Worst Drought in Half Century Shrivels the Wheat Belt of China
Northern China is dry in the best of times. But a long rainless stretch has underscored the urgency of water problems in a region that grows three-fifths of China’s crops and houses more than two-fifths of its people — but gets only one-fifth as much rain as the rest of the country.
The current drought, considered the worst in Northern China in at least half a century, is crippling not only the country’s best wheat farmland, but also the wells that provide clean water to industry and to millions of people.
In the hamlet of Qiaobei in China’s wheat belt, a local farmer, Zheng Songxian, scrapes out a living growing winter wheat on a vest-pocket plot, a third of an acre carved out of a rocky hillside. He might have been expected to celebrate being offered the chance to till new land this winter. He did not.
Normally, the new land he was offered lies under more than 20 feet of water, part of the Luhun Reservoir in Henan Province. But this winter, Luhun has lost most of its water. And what was once lake bottom has become just another field of winter wheat, stunted for want of rain.
Mr. Zheng, 50, stood in his field on a recent winter day, in one hand a shrunken wheat plant freshly pulled from the earth. “I think I’m going to lose at least a third of my harvest this year,” he said. “If we don’t get rain before May, I won’t be able to harvest anything.”
Water supplies have been drying up in Northern China for decades, the result of pervasive overuse and waste. Aquifers have been so depleted that in some farming regions, wells probe a half-mile down before striking water.
Until light showers and snow arrived in recent days, much of the region had not seen rain since October. Although the showers reduced the hardest-hit drought area by half, more than 18,000 square miles of farmland remained critically endangered, the Chinese Agriculture Ministry said. About 4.7 million people and 2.5 million head of livestock were said to lack adequate drinking water.

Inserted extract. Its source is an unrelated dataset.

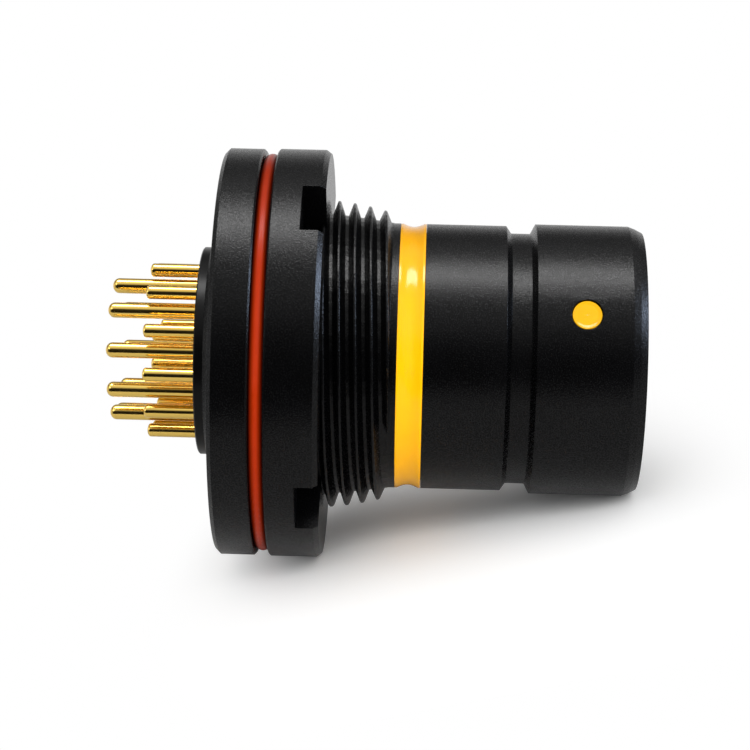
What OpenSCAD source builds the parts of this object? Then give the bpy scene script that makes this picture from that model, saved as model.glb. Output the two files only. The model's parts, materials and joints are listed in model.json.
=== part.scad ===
// Panel receptacle of a push-pull circular connector, with its ring nut and seal.
// The axis is +X. The mating end looks along +X and the pin tails along -X.
// x = 0 is the panel side of the flange. Clock angles start straight up, at +Z,
// and grow towards -Y. All lengths are millimetres.

/* [Flange] */
// Diameter of the mounting flange
flange_d = 26.4; // [25.8:0.1:34]
// Thickness of the mounting flange
flange_t = 2.5; // [1.6:0.1:5]
// Chamfer on the rear rim of the flange
flange_bevel = 0.27; // [0.1:0.01:0.6]
// Chamfer on the front rim of the flange
flange_edge = 0.12; // [0.05:0.01:0.2]
// Height of the conical collar behind the flange
collar_t = 0.8; // [0.4:0.1:2]
// Width of the collar's rear rim round the insert
collar_rim = 0.12; // [0.08:0.01:0.5]
// Height of the raised seat
seat_h = 0.45; // [0.2:0.05:0.6]

/* [Panel seal] */
// Section diameter of the O-ring between flange and nut
seal_section = 0.96; // [0.9:0.02:1.4]
// How far the O-ring lies inside the rim of the flange
seal_inset = 0.3; // [0.1:0.01:0.7]
// Space between the flange and the nut screwed home
seal_gap = 0.9; // [0.8:0.05:1]

/* [Thread] */
// Crest diameter of the panel thread
thread_d = 20; // [19.6:0.1:20.6]
// Distance from one crest to the next
thread_pitch = 1; // [0.8:0.05:1.2]
// Number of starts
thread_starts = 2; // [1:1:3]
// Place of a crest along the top of the thread
thread_at = -0.12; // [-1:0.02:1]
// Depth from crest to root
thread_depth = 0.84; // [0.5:0.02:0.9]
// Width of the flat on the crest
crest_flat = 0.1; // [0.06:0.01:0.2]
// Width and drop of the rounding beside the crest
crest_round = 0.05; // [0.02:0.01:0.08]
// Width of the flat in the root
root_flat = 0.22; // [0.08:0.01:0.26]
// Place of the first thread behind the raised seat
thread_start = 1.2; // [0.8:0.05:1.6]
// Place where the thread has run out
thread_end = 8.4; // [7.4:0.1:8.6]
// Place where the crests start to fall away
fade_start = 3.9; // [3:0.1:5]
// Drop of the crests at the end of the thread
fade_drop = 0.75; // [0.2:0.05:0.8]

/* [Ring nut] */
// Radial step from the rim of the flange to the rim of the nut
nut_step = 0.03; // [-1.2:0.01:3.8]
// Thickness of the ring nut
nut_t = 3.35; // [2.6:0.05:6]
// Chamfer of the nut's front rim, along the axis
nut_bevel = 0.32; // [0.1:0.01:0.6]
// Chamfer of the nut's front rim, across the axis
nut_bevel_drop = 0.24; // [0.1:0.01:0.5]
// Small chamfer of the nut's rear rim
nut_edge = 0.1; // [0.05:0.01:0.3]
// Number of spanner slots
slot_count = 4; // [2:1:8]
// Width of a spanner slot
slot_w = 3.9; // [1.5:0.1:5]
// Depth of a spanner slot from the nut's front face
slot_depth = 1.45; // [0.6:0.05:2.2]
// Clock angle of the first slot
nut_clock = 36; // [0:1:90]
// Radial clearance between nut and thread
thread_clearance = 0.08; // [0.05:0.01:0.12]

/* [Barrel] */
// Diameter of the barrel between thread and latch groove
barrel_d = 17.2; // [16.9:0.1:17.8]
// Place of the colour band
band_at = 8.85; // [8.7:0.05:11]
// Width of the colour band
band_w = 1.68; // [1:0.05:3]
// Radial thickness of the colour band
band_t = 0.55; // [0.35:0.05:0.6]
// Depth of the dished face of the colour band
band_dish = 0.2; // [0.05:0.01:0.25]
// Width of the flat lips beside the dish
band_lip = 0.14; // [0.05:0.01:0.3]
// Place of the latch groove
latch_at = 15.66; // [14:0.1:17]
// Width of the latch groove's floor
latch_floor_w = 1.23; // [0.8:0.05:2]
// Slope length of the groove's sides along the axis
latch_slope = 0.33; // [0.1:0.01:0.6]
// Depth of the latch groove under the barrel
latch_depth = 0.48; // [0.2:0.02:0.6]
// Diameter of the front sleeve
sleeve_d = 17.5; // [17:0.1:18]
// Place of the mating face
front_at = 24.4; // [22.5:0.1:30]
// Length of the nose chamfer
nose_len = 0.9; // [0.4:0.05:1.5]
// Drop of the nose chamfer
nose_drop = 0.39; // [0.2:0.01:0.7]
// Bulge of the nose chamfer
nose_bulge = 0.03; // [0:0.01:0.05]

/* [Index dot] */
// Place of the index dot
dot_at = 20.6; // [18.8:0.1:21.2]
// Diameter of the index dot
dot_d = 1.84; // [1:0.02:2.4]
// Clock angle of the index dot and of the main keyway
index_clock = 60; // [0:1:359]
// Depth of the dot's recess
dot_depth = 0.7; // [0.4:0.05:0.9]
// Height of the dot's crown over its own rim
dot_crown = 0.12; // [0.02:0.01:0.2]
// How far the crown stays under the sleeve, so that the plug slides over it
dot_sink = 0.02; // [0.01:0.01:0.06]
// Gap round the dot
dot_gap = 0.07; // [0.04:0.01:0.1]

/* [Bore] */
// Diameter of the bore that takes the plug
bore_d = 14.2; // [14:0.05:14.4]
// Lead-in chamfer at the mouth of the bore
bore_lead = 0.3; // [0.1:0.05:0.5]
// Width of the main keyway
key_w = 2.2; // [1.4:0.1:2.6]
// Width of the side keyways
side_key_w = 1.2; // [0.8:0.1:1.6]
// Depth of the keyways
key_depth = 0.5; // [0.2:0.05:0.55]
// Angle from the main keyway to the side keyways
side_key_step = 105; // [60:5:150]
// Place where the keyways end
key_end = 13; // [12.6:0.1:15]

/* [Contact insert] */
// Diameter of the insulator where it leaves the collar
boss_d = 13.5; // [13.2:0.05:13.7]
// Height of the insulator behind the collar
boss_out = 0.6; // [0.3:0.05:1.5]
// Thickness of the shell's rear lip
lip_t = 2; // [1.4:0.1:2.6]
// Place of the joint between the two insulators
split_at = 4; // [3.6:0.1:5]
// Place of the insulator's mating face
face_at = 12; // [11:0.1:12.2]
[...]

For the Chinese government, already grappling with the fallout from a global economic crisis, this drought is inauspicious. Winter wheat is the nation’s second largest crop, behind rice, and a water shortage could raise irrigation costs and cut income for farmers, even as it increased wheat prices for farmers elsewhere in the world.
The drought is peaking as millions of migrant workers rendered jobless by factory closings and construction shutdowns are returning from urban areas to places where farming is the main source of income.
Government officials are clearly concerned by the prospect of rising unrest among jobless migrants, and water shortages and failed crops only heighten those worries.
Prime Minister Wen Jiabao visited a village in Henan this month, turning a hose on a parched field and telling farmers that help was on the way. The national government increased spending on drought relief by about $44 million and announced plans to speed up the provision of annual grain and farm subsidies worth another $13 billion.
The authorities have opened dam sluices, draining reservoirs like Luhan to irrigate dry fields; dispatched water trucks to thousands of villages with dry wells; and bored hundreds of new wells. Newspapers have breathlessly reported the launching of thousands of rocket shells filled with cigarette-size capsules of silver iodide, purportedly to seduce balky clouds into producing rain.
Drought-stricken Beijing, whose winter snows have all but vanished in the last 25 years, received perhaps three inches of flakes last week, the result, the government said, of its weather modification efforts.
Although Henan produces a quarter of China’s wheat, the area around Qiaobei is no breadbasket; it is hilly, rocky country where the farm families eat most of what they grow.
Mr. Zheng, who tills the dry reservoir bed, said his wheat was usually a foot tall by mid-February. But this year his field more resembled a suburban lawn in need of mowing, with clumps of wheat barely two inches high.
Irrigation for such a small plot, he said, is too costly. “We have a well up the hill,” he said, “but you have to pay 50 yuan every time you pump water, and you need to do it three times before you can harvest.” The total of 150 yuan would be more than $20. So Mr. Zheng is hoping for rain, and counting on his two sons and daughter, who have jobs in nearby towns, to make up the money lost from crop failure.
“This doesn’t really affect me,” he said. “Those poor families whose entire income comes from the land, they have a real problem.”
That is apparent in a neighboring village of 1,900, Zhailing, where wells already strained by falling groundwater levels have effectively run dry, and many farmers have written off their wheat.
“Even regular day water is not guaranteed. How can we talk about anything for our crops?” said Shi Shegan, the Communist Party secretary for the village.
The county-level chief of local drought-relief efforts, Gong Xinzhen, is determinedly upbeat about the situation. The county has bought 100 pumps to draw water from streams and wells, he said, and workers have handed out $15,000 worth of plastic bags for citizens to haul water from distant taps. Seven trucks are hauling water to communities like Zhailing where water has run out.
Mr. Shi applauds the government’s hard work. But he also notes that when his village was built 14 years ago, one could sink a new well and haul water up by the bucketful. Now, he said, wells sunk 100 feet deep get mere trickles and can be tapped only once or twice a day.
“All of these matters are just for the time being,” he said of the government’s relief efforts. “How can we solve this problem in the long run? Villagers are getting agitated over the water question.”